In 2018, Scrubb returned to Great Lakes to begin the year and was named a Midwest League All-Star. He was promoted to the Rancho Cucamonga Quakes in June and to the Tulsa Drillers in August. Over 38 relief appearances between the three clubs, Scrubb went 7–2 with a 2.86 ERA, striking out 72 batters over 63 innings. In 2019, he began the season with Tulsa, earning Texas League All-Star honors.

===Houston Astros===
On July 25, 2019, Scrubb was traded to the Houston Astros in exchange for Tyler White. Houston assigned him to the Double-A Corpus Christi Hooks, with whom he finished the year. Over 41 appearances (two starts) between the two clubs, Scrubb went 6–1 with a 2.78 ERA, striking out 76 over 64 2/3 innings.

On July 28, 2020, Scrubb was added to Houston's MLB roster following an arm injury to Joe Biagini. He made his MLB debut that night against the Los Angeles Dodgers. Over 23 2/3 relief innings pitched with the Astros in 2020, Scrubb went 1-0 with a 1.90 ERA, 24 strikeouts and 20 walks in 20 games. He was added to their postseason roster.

Scrubb began 2021 with Houston, but also spent time with the Sugar Land Skeeters with whom he pitched 15 innings. Scrubb pitched a total of 19 2/3 innings with the Astros, going 1-1 with a 5.03 ERA and 21 strikeouts. On August 10, 2021, he was placed on the 60-day injured list with a right shoulder strain. On November 30, Scrubb was designated for assignment and outrighted to the Skeeters.

Scrubb missed the majority of the 2022 season with injury, appearing in only 5 games for the Single-A Fayetteville Woodpeckers. He elected free agency following the season on November 10, 2022.

===Southern Maryland Blue Crabs===
On April 6, 2023, Scrubb signed with the Southern Maryland Blue Crabs of the Atlantic League of Professional Baseball. In 15 relief appearances, he posted a 1–1 record with a stellar 1.15 ERA, striking out 18 over 15 2/3 innings.

===Diablos Rojos del México===
On June 7, 2023, Scrubb had his contract purchased by the Diablos Rojos del México of the Mexican League.

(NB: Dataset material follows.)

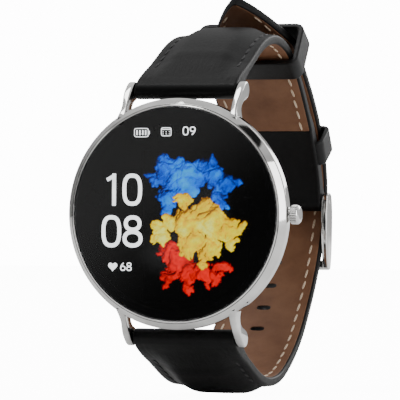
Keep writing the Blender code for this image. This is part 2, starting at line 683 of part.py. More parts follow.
def slot_lengths(lower):
    """The adjusting slots along the tail, the fifth being the one in use."""
    used = lower.path.where_height(USED_SLOT_HEIGHT, 60)
    return [used + SLOT_PITCH * k for k in (-4, -3, -2, -1, 0, 1, 2, 3)]


def slot_cutter(path, s, length, width):
    """A rounded slot through the tail at this length."""
    centre, along, out = path.point(s), path.tangent(s), path.outward(s)
    outline = []
    corner = 0.45 * min(width, length)
    for x, y, start in ((1, 1, 0), (-1, 1, 90), (-1, -1, 180), (1, -1, 270)):
        for k in range(3):
            a = math.radians(start + 45 * k)
            outline.append((x * (width / 2 - corner) + corner * math.cos(a), y * (length / 2 - corner) + corner * math.sin(a)))

    def place(a, b, level):
        """Outlines drawn as (x, along the strap) and carried outwards."""
        spot = centre + b * along + level * out
        return (a, spot[0] - THICKNESS, spot[1])

    return extruded(outline, place, -0.8, 3.2)


def build_straps(upper, lower):
    """The leather, padding and lining of both halves."""
    for half, label in ((upper, "12"), (lower, "6")):
        end = half.path.length
        first = [0.06, 0.4, 0.95, END_HALF_THICKNESS, 3.4, 5.0, 5.1, 8.0, 10.0, 13.0]
        if half.tail:
            marks = first + [41.0, 46.0, end - TIP_LENGTH, end - 10, end - 6, end - 3, end - 1.2, end - 0.25]
        else:
            marks = first + [end - 24, end - 21, end - FOLD_LENGTH - 0.1, end - FOLD_LENGTH, end - 14, end - 4.5, end - 2.6,
                             end - END_HALF_THICKNESS, end - 0.95, end - 0.4, end - 0.06]
        skin = add_piece(f"strap_{label}_leather", *sweep(half.path, stations(marks, 3.4), half.skin), "leather")
        lining_end = end - 0.35 if half.tail else end - FOLD_LENGTH - 0.15
        inner = stations([m for m in marks if 5.15 < m < lining_end] + [5.2, lining_end], 3.4)
        lining = add_piece(f"strap_{label}_lining", *sweep(half.path, inner, half.lining), "lining")
        core = stations([m for m in marks if half.pad_span[0] < m < half.pad_span[1]] + list(half.pad_span), 3.4)
        add_piece(f"strap_{label}_padding", *sweep(half.path, core, half.padding), "foam")
        tunnel = cylinder_x(BAR_RADIUS + 0.15, -LUG_GAP, LUG_GAP, BAR_DEPTH, BAR_HEIGHT * half.path.side, 20)
        boolean(skin, [tunnel], "DIFFERENCE", "bar_tunnel")
        if half.tail:
            lengths = slot_lengths(half)
            long = [USED_SLOT_LENGTH if k == 4 else SLOT_LENGTH for k in range(len(lengths))]
            cuts = [slot_cutter(half.path, s, length, SLOT_WIDTH) for s, length in zip(lengths, long)]
            boolean(skin, cuts, "DIFFERENCE", "slots")
            boolean(lining, cuts, "DIFFERENCE", "slots")
            continue
        depth, height = buckle_pin_place(half)
        tunnel = cylinder_x(PIN_RADIUS + PIN_CLEARANCE, -LUG_GAP, LUG_GAP, depth, height, 20)
        boolean(skin, [tunnel], "DIFFERENCE", "pin_tunnel")
        mouth = half.path.at(end - 1.0, 1.6)
        boolean(skin, [block(-1.45, 1.45, mouth[0] - 4, mouth[0] + 4, mouth[1] - 3.5, mouth[1] + 3.6)], "DIFFERENCE", "tongue_slot")
        boolean(skin, [keeper_tunnel(half)], "DIFFERENCE", "keeper_tunnel")


def keeper_ring(path, s, low, high, half, wall, length):
    """A rounded rectangular band round the strap, straight along the path's tangent at s."""
    centre, along, out = path.point(s), path.tangent(s), path.outward(s)
    points = []
    levels = [-length / 2, -length / 2 + 0.25, length / 2 - 0.25, length / 2]
    count = 16

    def loop(x, bottom, top, radius):
        """A rounded rectangle as (x, rise)."""
        ring = []
        corners = ((x - radius, top - radius, 0), (-x + radius, top - radius, 90),
                   (-x + radius, bottom + radius, 180), (x - radius, bottom + radius, 270))
        for cx, cy, start in corners:
            for k in range(4):
                a = math.radians(start + 30 * k)
                ring.append((cx + radius * math.cos(a), cy + radius * math.sin(a)))
        return ring

    outer = loop(half + wall, low - wall, high + wall, 1.3)
    eased = loop(half + wall - 0.15, low - wall + 0.15, high + wall - 0.15, 1.15)
    inner = loop(half, low, high, 0.4)
    rows = [(levels[0], eased), (levels[1], outer), (levels[2], outer), (levels[3], eased), (levels[3], inner), (levels[0], inner)]
    for level, ring in rows:
        for x, rise in ring:
            spot = centre + level * along + rise * out
            points.append((x, spot[0] - THICKNESS, spot[1]))
    faces = []
    for row in range(len(rows)):
        after = (row + 1) % len(rows)
        for k in range(count):
            n = (k + 1) % count
            faces.append((row * count + k, row * count + n, after * count + n, after * count + k))
    return points, faces


def fixed_keeper_length(upper):
    """Where the fixed keeper sits along the twelve o'clock half."""
    return upper.path.length - FIXED_KEEPER_FROM_END


def free_keeper_length(upper):
    """Where the free keeper rests along the twelve o'clock half."""
    return upper.path.where_height(FREE_KEEPER_HEIGHT * LOOP_GROWTH, 30)


def keeper_tunnel(upper):
    """The passage of the fixed keeper's inner leg between the leather and its folded end."""
    s = fixed_keeper_length(upper)
    centre, along, out = upper.path.point(s), upper.path.tangent(s), upper.path.outward(s)
    reach = KEEPER_LENGTH / 2 + 0.25
    outline = [(0.62, -reach), (1.62, -reach), (1.62, reach), (0.62, reach)]

    def place(a, b, level):
        """Outlines drawn as (outwards, along the strap) and carried along X."""
        spot = centre + b * along + a * out
        return (level, spot[0] - THICKNESS, spot[1])

    return extruded(outline, place, -LUG_GAP, LUG_GAP)


def tail_rise(upper, lower, s):
    """How high the tail's outer face stands above the twelve o'clock half within a keeper's length of s."""
    offsets = lower.path.rows - upper.path.point(s)
    near = (np.abs(offsets @ upper.path.tangent(s)) < KEEPER_LENGTH / 2) & (lower.path.rows[:, 1] > 0)
    return float((offsets @ upper.path.outward(s))[near].max()) + TAIL_EDGE


def build_keepers(upper, lower):
    """The fixed and the free keeper."""
    s = fixed_keeper_length(upper)
    high = tail_rise(upper, lower, s) + FIXED_KEEPER_ROOM
    fixed = keeper_ring(upper.path, s, 1.52, high, KEEPER_HALF, FIXED_KEEPER_WALL, KEEPER_LENGTH)
    add_piece("fixed_keeper", *fixed, "leather")
    s = free_keeper_length(upper)
    high = tail_rise(upper, lower, s) + FREE_KEEPER_ROOM
    free = keeper_ring(upper.path, s, -0.65, high, FREE_KEEPER_HALF, KEEPER_WALL, KEEPER_LENGTH)
    add_piece("free_keeper", *free, "leather")


def build_buckle(upper, lower):
    """The buckle frame, its tongue and the pin."""
    depth, height = buckle_pin_place(upper)
    shoulder, tip = ARM_IN - 0.15, ARM_OUT - 0.1
    pin = [
        (0.0, -tip), (PIN_TIP_RADIUS, -tip), (PIN_TIP_RADIUS, -shoulder), (PIN_RADIUS, -shoulder),
        (PIN_RADIUS, shoulder), (PIN_TIP_RADIUS, shoulder), (PIN_TIP_RADIUS, tip), (0.0, tip),
    ]
    round_bar_x("buckle_pin", pin, "steel", depth, height, 20)

    bar = lower.path.at(lower.path.where_height(FRONT_BAR_HEIGHT, 60), TAIL_EDGE + 0.35 + FRONT_BAR_RADIUS)
    outline = [
        (depth - 1.2, height + 1.3), (depth, height + 1.8), (depth + 1.3, height + 1.2), (depth + 1.85, height - 1.2),
        (depth + 1.95, height - 4.5), (bar[0] + 1.45, bar[1] + 3.6), (bar[0] + 1.1, bar[1] + 0.9), (bar[0] + 0.55, bar[1] - 0.75),
        (bar[0] - 0.6, bar[1] - 0.8), (bar[0] - 1.2, bar[1] + 0.3), (depth - 1.75, height - 7.2), (depth - 1.9, height - 4.0),
        (depth - 1.7, height - 1.0),
    ]
    arms = [extruded(smooth_outline(outline, 2), side_plane, *ends, 0.2) for ends in ((-ARM_OUT, -ARM_IN), (ARM_IN, ARM_OUT))]
    frame = add_piece("buckle_frame", *cylinder_x(FRONT_BAR_RADIUS, -ARM_IN - 0.6, ARM_IN + 0.6, bar[0], bar[1], 20), "polished")
    boolean(frame, arms, "UNION", "arms")
    holes = cylinder_x(PIN_TIP_RADIUS + 0.1, -LUG_GAP, LUG_GAP, depth, height, 16)
    boolean(frame, [holes], "DIFFERENCE", "pin_holes")

    line = [
        (depth - 0.2, height - 0.9), (depth - 0.6, height - 2.6), (depth - 0.7, height - 4.8), (depth - 0.1, height - 6.4),
        (depth + 1.0, height - 7.6), (depth + 1.9, height - 8.9), (bar[0] + FRONT_BAR_RADIUS + 0.75, bar[1] + 2.2),
        (bar[0] + FRONT_BAR_RADIUS + 0.65, bar[1]), (bar[0] + FRONT_BAR_RADIUS + 0.25, bar[1] - 1.3),
    ]
    path = Path(line, 1)
    ring = ((1.05, -0.2), (0.85, -0.35), (-0.85, -0.35), (-1.05, -0.2), (-1.05, 0.2), (-0.85, 0.35), (0.85, 0.35), (1.05, 0.2))

    def section(s):
        """The rod's section, slimmer at its tip."""
        thin = 1.0 if s < path.length - 1 else 0.75
        return [(x, rise * thin) for x, rise in ring]

    rod = sweep(path, list(np.linspace(0, path.length, 16)), section)
    bore = PIN_RADIUS + PIN_CLEARANCE
    hub = [(bore, -1.1), (bore + 0.68, -1.1), (bore + 0.68, 1.1), (bore, 1.1)]
    tongue = add_piece("buckle_tongue", *turned(hub, 24, about_x(depth, height)), "polished")
    boolean(tongue, [rod], "UNION", "rod")
    boolean(tongue, [cylinder_x(bore, -3, 3, depth, height, 24)], "DIFFERENCE", "bore")


def main():
    """Builds every piece in place."""
    clear_scene()
    build_case()
    build_inside()
    build_crown()
    build_spring_bars()
    upper, lower = straps()
    build_straps(upper, lower)
    build_keepers(upper, lower)
    build_buckle(upper, lower)


main()
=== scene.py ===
"""Looks of a round smartwatch on a buckled leather strap.

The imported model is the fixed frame. Every visible piece is a surface worked out on a grid, in millimetres,
and put in its place in the frame. Depth is measured backwards from the front of the cover glass.
"""

import logging
import math
from dataclasses import dataclass, field
from enum import Enum

import bmesh
import bpy
import mathutils
import numpy as np
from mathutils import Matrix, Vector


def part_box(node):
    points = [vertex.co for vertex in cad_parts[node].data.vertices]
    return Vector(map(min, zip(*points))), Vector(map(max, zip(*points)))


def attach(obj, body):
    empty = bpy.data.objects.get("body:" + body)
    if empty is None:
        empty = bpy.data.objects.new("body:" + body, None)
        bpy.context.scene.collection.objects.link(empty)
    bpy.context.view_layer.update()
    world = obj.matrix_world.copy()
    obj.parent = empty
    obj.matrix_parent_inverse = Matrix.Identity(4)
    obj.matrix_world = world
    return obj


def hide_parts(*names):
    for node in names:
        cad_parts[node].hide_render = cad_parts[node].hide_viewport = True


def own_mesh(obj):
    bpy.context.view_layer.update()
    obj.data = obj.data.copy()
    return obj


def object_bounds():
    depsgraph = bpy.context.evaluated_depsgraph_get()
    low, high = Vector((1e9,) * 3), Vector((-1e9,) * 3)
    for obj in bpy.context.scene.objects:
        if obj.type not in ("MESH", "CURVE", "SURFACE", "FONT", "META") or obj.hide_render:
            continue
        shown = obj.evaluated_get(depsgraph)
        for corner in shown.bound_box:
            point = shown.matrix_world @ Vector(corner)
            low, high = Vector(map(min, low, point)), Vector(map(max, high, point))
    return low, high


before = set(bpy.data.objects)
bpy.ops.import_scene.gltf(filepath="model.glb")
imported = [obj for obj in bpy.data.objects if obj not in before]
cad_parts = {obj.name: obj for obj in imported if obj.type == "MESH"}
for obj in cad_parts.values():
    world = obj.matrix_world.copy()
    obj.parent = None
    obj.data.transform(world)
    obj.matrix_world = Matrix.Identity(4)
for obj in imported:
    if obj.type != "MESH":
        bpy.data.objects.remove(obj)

Array = np.ndarray
Tree = bpy.types.NodeTree
Node = bpy.types.Node
Socket = bpy.types.NodeSocket
log = logging.getLogger("watch")

CAD_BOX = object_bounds()
MM = 0.001
THICKNESS = -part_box("cover_glass")[0][1] / MM
BAR_LOW, BAR_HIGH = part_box("spring_bar_12_tube")
BAR_DEPTH = (BAR_LOW[1] + BAR_HIGH[1]) / 2 / MM + THICKNESS
BAR_HEIGHT = (BAR_LOW[2] + BAR_HIGH[2]) / 2 / MM
PIN_LOW, PIN_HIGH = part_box("buckle_pin")
PIN_DEPTH = (PIN_LOW[1] + PIN_HIGH[1]) / 2 / MM + THICKNESS
PIN_HEIGHT = (PIN_LOW[2] + PIN_HIGH[2]) / 2 / MM


# ---------------------------------------------------------------- shader nodes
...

In 11 relief appearances, he posted a 1–0 record with a 7.20 ERA and 6 strikeouts in 10.0 innings pitched.

===Guerreros de Oaxaca===
On July 3, 2023, Scrubb was traded to the Guerreros de Oaxaca of the Mexican League. In 13 games for Oaxaca, he posted a 3.21 ERA with 15 strikeouts over 14 innings of work.

===Southern Maryland Blue Crabs (second stint)===
On August 15, 2023, Scrubb signed with the Southern Maryland Blue Crabs of the Atlantic League of Professional Baseball. In 26 total appearances for the team in 2023, Scrubb logged a 1-2 record and 1.52 ERA with 36 strikeouts and 8 saves across 29 2/3 innings pitched.

===New York Mets===
On December 3, 2023, Scrubb signed a minor league contract with the New York Mets. He split the 2024 season between the Double-A Binghamton Rumble Ponies and Triple-A Syracuse Mets. In 7 appearances for the two affiliates, Scrubb accumulated an 0-1 record and 4.15 ERA with 7 strikeouts across 13 innings pitched. He elected free agency following the season on November 4, 2024.

===Southern Maryland Blue Crabs (third stint)===
On May 7, 2025, Scrubb signed with the Southern Maryland Blue Crabs of the Atlantic League of Professional Baseball. In 33 appearances for Southern Maryland, he posted a 3-2 record and 4.91 ERA with 30 strikeouts and 12 saves over 33 innings of work. On August 20, Scrubb was released by the Blue Crabs.

===High Point Rockers===
On August 31, 2025, Scrubb signed with the High Point Rockers of the Atlantic League of Professional Baseball. He was released on September 16. In 2 games 2 innings of relief he went 0-0 with a 0.00 ERA and 2 strikeouts.

==International career==
Scrubb played for the Great Britain national baseball team at the 2023 World Baseball Classic.